▸ Information supplied:

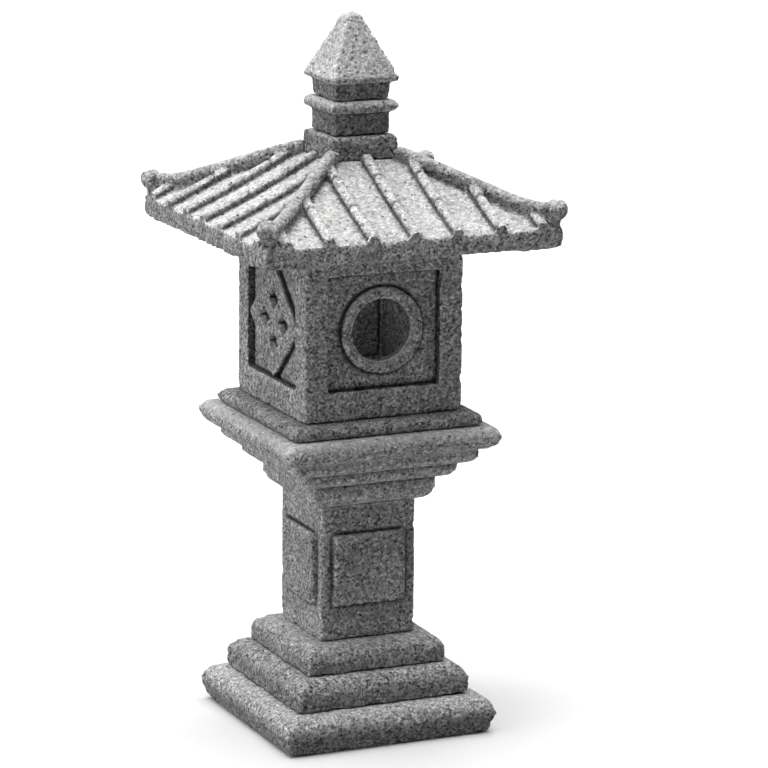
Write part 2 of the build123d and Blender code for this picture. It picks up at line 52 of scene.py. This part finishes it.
# CAD node: the body it rides on, mesh size in mm, passes that round its edges, lightness (the stone's
# own shade, partly also painted light and shade for how lit that stone looks)
STONES = {
    "base_slab": ("foot", 2.0, 3, 0.94),
    "middle_step": ("foot", 1.8, 4, 0.77),
    "top_step": ("foot", 1.7, 4, 0.93),
    "post": ("post", 1.6, 2, 1.21),
    "corbel": ("platform", 1.8, 3, 1.4),
    "platform_slab": ("platform", 2.0, 3, 1.3),
    "firebox_plinth": ("platform", 1.8, 4, 0.85),
    "firebox_frame": ("firebox", 1.8, 3, 1.24),
    "front_window_panel": ("firebox", 1.3, 2, 1.24),
    "back_window_panel": ("firebox", 1.3, 2, 1.24),
    "left_lattice_panel": ("firebox", 1.3, 2, 1.18),
    "right_lattice_panel": ("firebox", 1.3, 2, 1.18),
    "roof": ("roof", 1.7, 2, 1.07),
    "finial_base": ("finial", 1.3, 5, 0.74),
    "finial_collar": ("finial", 1.3, 4, 1.2),
    "finial_cap": ("finial", 1.3, 4, 1.3),
}

# size and height in mm of the unevenness of a worn surface, from the long waves to the grains
UNEVENNESS = ((38.0, 0.9), (13.0, 0.38), (5.0, 0.34), (3.0, 0.26))
# number on a square metre, then the smallest and largest radius and depth in mm
PITS = (4200, (1.5, 3.2), (0.9, 2.4))
CHIPS = (900, (3.0, 7.5), (0.8, 2.4))
CHIPPED_BEND = 0.35
CREVICE_DEPTH = 1.5
CREVICE_WIDTH = 2.6  # mm, how far the search for hollows and edges looks
CREVICE_BEND = (0.1, 0.55)  # how far a hollow lies below its surroundings, in mm, where it gets painted shade
PASSES_PER_SQUARE = 4  # relaxing passes of a search for each square of its width in mesh sizes
FACING_UP_PASSES = 12  # relaxing passes that even out which way the surface faces
PAINTED_TOP_LIGHT = (0.8, 0.5)  # painted top light: lightness of an upright face, and how much lighter a level one is painted

# panels of the firebox: the way each one faces, as an axis and a sign
PANEL_FACINGS = {
    "front_window_panel": (1, -1),
    "back_window_panel": (1, 1),
    "left_lattice_panel": (0, -1),
    "right_lattice_panel": (0, 1),
}
DARK_INSIDE_DEPTH = 8.0  # mm in from a panel's outermost face, where its dark inside (soot and painted shade) begins
# darkness of the soot and painted shade inside the firebox and its openings, and of the painted shade
# in the frame's recesses
SOOT_AND_SHADE = 0.8
# the round window wears wider and its ring thinner: radius, growth and reach of the wear in mm
WINDOW_WEAR = ((37.8, 2.2, 6.0), (56.0, -1.3, 5.0))
REBATE = 3.7  # how far the rim of a panel lies hidden behind the frame
RIM_SHADE_WIDTH = 4.5  # band of painted shade along the rim of a panel, where it meets the frame
RECESS_DEPTH = 1.5  # mm in from the faces of the frame, where its recesses and its inside begin

# necks of the finial, given painted shade under the ring and the cap: how far back they lie, in mm,
# how upright they are, and how dark they get
NECKED = ("finial_collar", "finial_cap")
NECK_SETBACK = (4.0, 6.5)
NECK_SLANT = (0.15, 0.4)
NECK_SHADE = 0.48

# roof: the creases beside the rib tiles and the cross joints of the tiles, out from the middle,
# in mm; the slope runs from its top to its eaves as (distance from the middle, height)
RIB_PITCH = 56.5
RIB_HALF = 8.5
RIBS_EACH_WAY = 3
HIP_HALF = 13.0
CREASE_HALF = 1.15
CREASE_DEPTH = 1.6
JOINT_REACHES = (86.0, 139.0)
JOINT_HALF = 1.9
JOINT_DEPTH = 2.0
SLOPE_SLACK = 6.0  # how far below its chord the slope may sag
EAVES_MARGIN = 2.0
CREASE_SHADE = 0.82
HIP_SHADE = 0.25
ROOF_HOLLOW_SHADE = 0.25  # the painted shade in the roof's hollows is weaker
SLOPE = ((44.0, 729.0), (198.5, 656.0))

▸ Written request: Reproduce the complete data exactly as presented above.

▸ Reply:
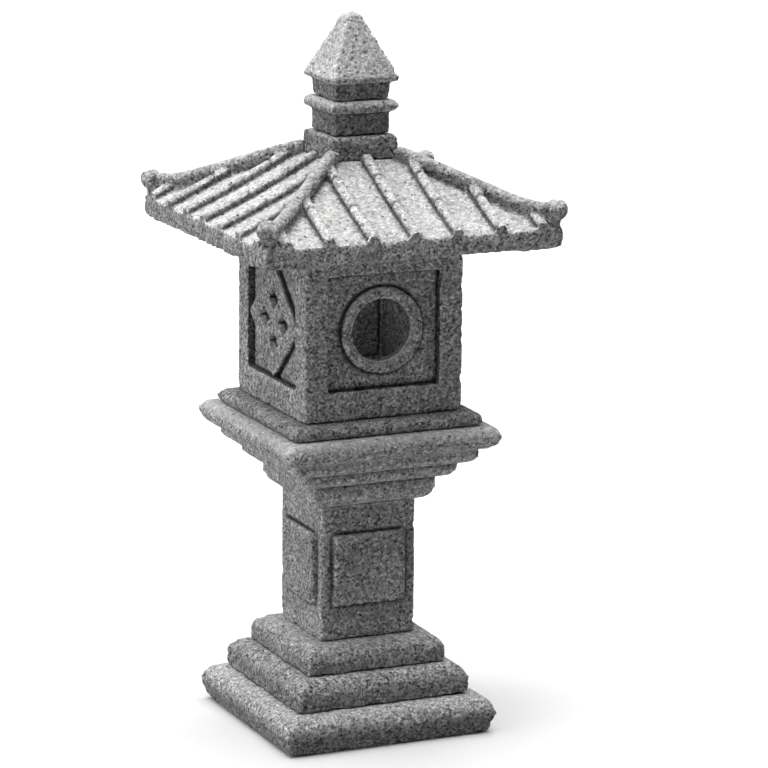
Write part 2 of the build123d and Blender code for this picture. It picks up at line 52 of scene.py. This part finishes it.
# CAD node: the body it rides on, mesh size in mm, passes that round its edges, lightness (the stone's
# own shade, partly also painted light and shade for how lit that stone looks)
STONES = {
    "base_slab": ("foot", 2.0, 3, 0.94),
    "middle_step": ("foot", 1.8, 4, 0.77),
    "top_step": ("foot", 1.7, 4, 0.93),
    "post": ("post", 1.6, 2, 1.21),
    "corbel": ("platform", 1.8, 3, 1.4),
    "platform_slab": ("platform", 2.0, 3, 1.3),
    "firebox_plinth": ("platform", 1.8, 4, 0.85),
    "firebox_frame": ("firebox", 1.8, 3, 1.24),
    "front_window_panel": ("firebox", 1.3, 2, 1.24),
    "back_window_panel": ("firebox", 1.3, 2, 1.24),
    "left_lattice_panel": ("firebox", 1.3, 2, 1.18),
    "right_lattice_panel": ("firebox", 1.3, 2, 1.18),
    "roof": ("roof", 1.7, 2, 1.07),
    "finial_base": ("finial", 1.3, 5, 0.74),
    "finial_collar": ("finial", 1.3, 4, 1.2),
    "finial_cap": ("finial", 1.3, 4, 1.3),
}

# size and height in mm of the unevenness of a worn surface, from the long waves to the grains
UNEVENNESS = ((38.0, 0.9), (13.0, 0.38), (5.0, 0.34), (3.0, 0.26))
# number on a square metre, then the smallest and largest radius and depth in mm
PITS = (4200, (1.5, 3.2), (0.9, 2.4))
CHIPS = (900, (3.0, 7.5), (0.8, 2.4))
CHIPPED_BEND = 0.35
CREVICE_DEPTH = 1.5
CREVICE_WIDTH = 2.6  # mm, how far the search for hollows and edges looks
CREVICE_BEND = (0.1, 0.55)  # how far a hollow lies below its surroundings, in mm, where it gets painted shade
PASSES_PER_SQUARE = 4  # relaxing passes of a search for each square of its width in mesh sizes
FACING_UP_PASSES = 12  # relaxing passes that even out which way the surface faces
PAINTED_TOP_LIGHT = (0.8, 0.5)  # painted top light: lightness of an upright face, and how much lighter a level one is painted

# panels of the firebox: the way each one faces, as an axis and a sign
PANEL_FACINGS = {
    "front_window_panel": (1, -1),
    "back_window_panel": (1, 1),
    "left_lattice_panel": (0, -1),
    "right_lattice_panel": (0, 1),
}
DARK_INSIDE_DEPTH = 8.0  # mm in from a panel's outermost face, where its dark inside (soot and painted shade) begins
# darkness of the soot and painted shade inside the firebox and its openings, and of the painted shade
# in the frame's recesses
SOOT_AND_SHADE = 0.8
# the round window wears wider and its ring thinner: radius, growth and reach of the wear in mm
WINDOW_WEAR = ((37.8, 2.2, 6.0), (56.0, -1.3, 5.0))
REBATE = 3.7  # how far the rim of a panel lies hidden behind the frame
RIM_SHADE_WIDTH = 4.5  # band of painted shade along the rim of a panel, where it meets the frame
RECESS_DEPTH = 1.5  # mm in from the faces of the frame, where its recesses and its inside begin

# necks of the finial, given painted shade under the ring and the cap: how far back they lie, in mm,
# how upright they are, and how dark they get
NECKED = ("finial_collar", "finial_cap")
NECK_SETBACK = (4.0, 6.5)
NECK_SLANT = (0.15, 0.4)
NECK_SHADE = 0.48

# roof: the creases beside the rib tiles and the cross joints of the tiles, out from the middle,
# in mm; the slope runs from its top to its eaves as (distance from the middle, height)
RIB_PITCH = 56.5
RIB_HALF = 8.5
RIBS_EACH_WAY = 3
HIP_HALF = 13.0
CREASE_HALF = 1.15
CREASE_DEPTH = 1.6
JOINT_REACHES = (86.0, 139.0)
JOINT_HALF = 1.9
JOINT_DEPTH = 2.0
SLOPE_SLACK = 6.0  # how far below its chord the slope may sag
EAVES_MARGIN = 2.0
CREASE_SHADE = 0.82
HIP_SHADE = 0.25
ROOF_HOLLOW_SHADE = 0.25  # the painted shade in the roof's hollows is weaker
SLOPE = ((44.0, 729.0), (198.5, 656.0))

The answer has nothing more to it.